→ **WORK TO DO**: Write out every line of the material exactly as it appears.

→ **AVAILABLE DATA**:
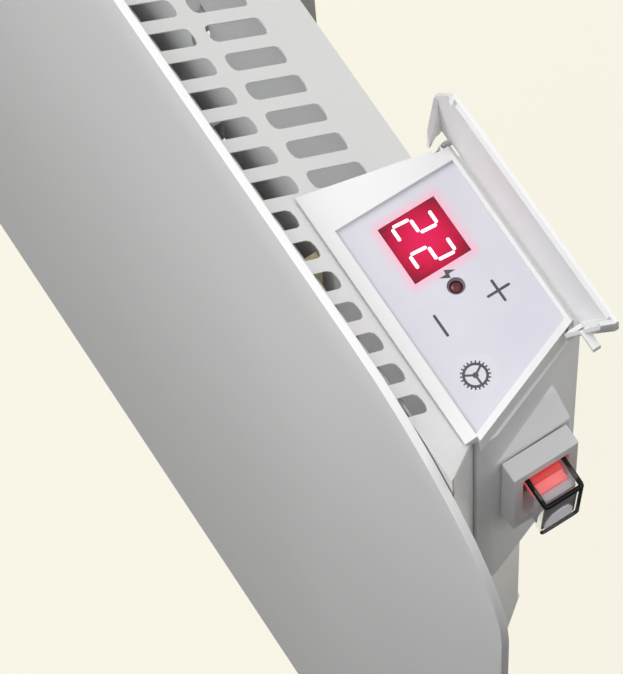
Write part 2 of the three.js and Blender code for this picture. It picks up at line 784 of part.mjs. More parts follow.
// Outline of the lid's skin drawn shut, from the hinge round the left end to the right end.
function lidPlan() {
  const front = hingeY - lidDepth;
  const left = frameLeft - lidOverhangLeft;
  const [cutX, cutY] = lidChamfer;
  return [
    [left, hingeY], [left, front + cutY], [left + cutX, front], [lidRight(front), front],
    [lidRight(front), front + lidSquareEnd], [lidRight(hingeY), hingeY],
  ];
}

// How deep a side wall is at a distance from the wall plane.
function lidWallDepth(y) {
  return lidWallBack + (lidWallFront - lidWallBack) * ((hingeY - y) / lidDepth);
}

// Side wall under one stretch of the lid's edge; inward is +1 or -1 along X.
function lidWall([from, to], inward, under) {
  return hull([from, to].flatMap(([x, y]) => {
    const low = under - lidWallDepth(y);
    const foot = x + inward * lidWallLean;
    return [
      [x, y, under + 0.1], [x + inward * lidSkin, y, under + 0.1],
      [foot, y, low], [foot + inward * lidSkin, y, low],
    ];
  }));
}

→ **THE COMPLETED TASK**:
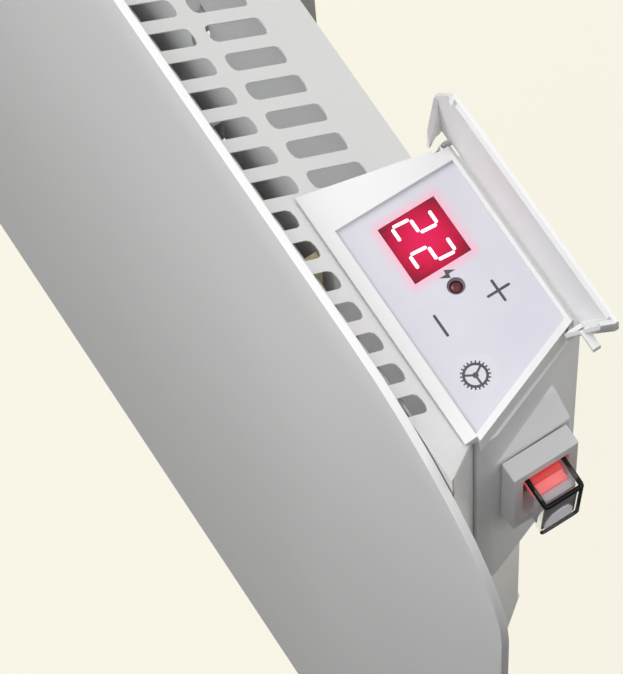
Write part 2 of the three.js and Blender code for this picture. It picks up at line 784 of part.mjs. More parts follow.
// Outline of the lid's skin drawn shut, from the hinge round the left end to the right end.
function lidPlan() {
  const front = hingeY - lidDepth;
  const left = frameLeft - lidOverhangLeft;
  const [cutX, cutY] = lidChamfer;
  return [
    [left, hingeY], [left, front + cutY], [left + cutX, front], [lidRight(front), front],
    [lidRight(front), front + lidSquareEnd], [lidRight(hingeY), hingeY],
  ];
}

// How deep a side wall is at a distance from the wall plane.
function lidWallDepth(y) {
  return lidWallBack + (lidWallFront - lidWallBack) * ((hingeY - y) / lidDepth);
}

// Side wall under one stretch of the lid's edge; inward is +1 or -1 along X.
function lidWall([from, to], inward, under) {
  return hull([from, to].flatMap(([x, y]) => {
    const low = under - lidWallDepth(y);
    const foot = x + inward * lidWallLean;
    return [
      [x, y, under + 0.1], [x + inward * lidSkin, y, under + 0.1],
      [foot, y, low], [foot + inward * lidSkin, y, low],
    ];
  }));
}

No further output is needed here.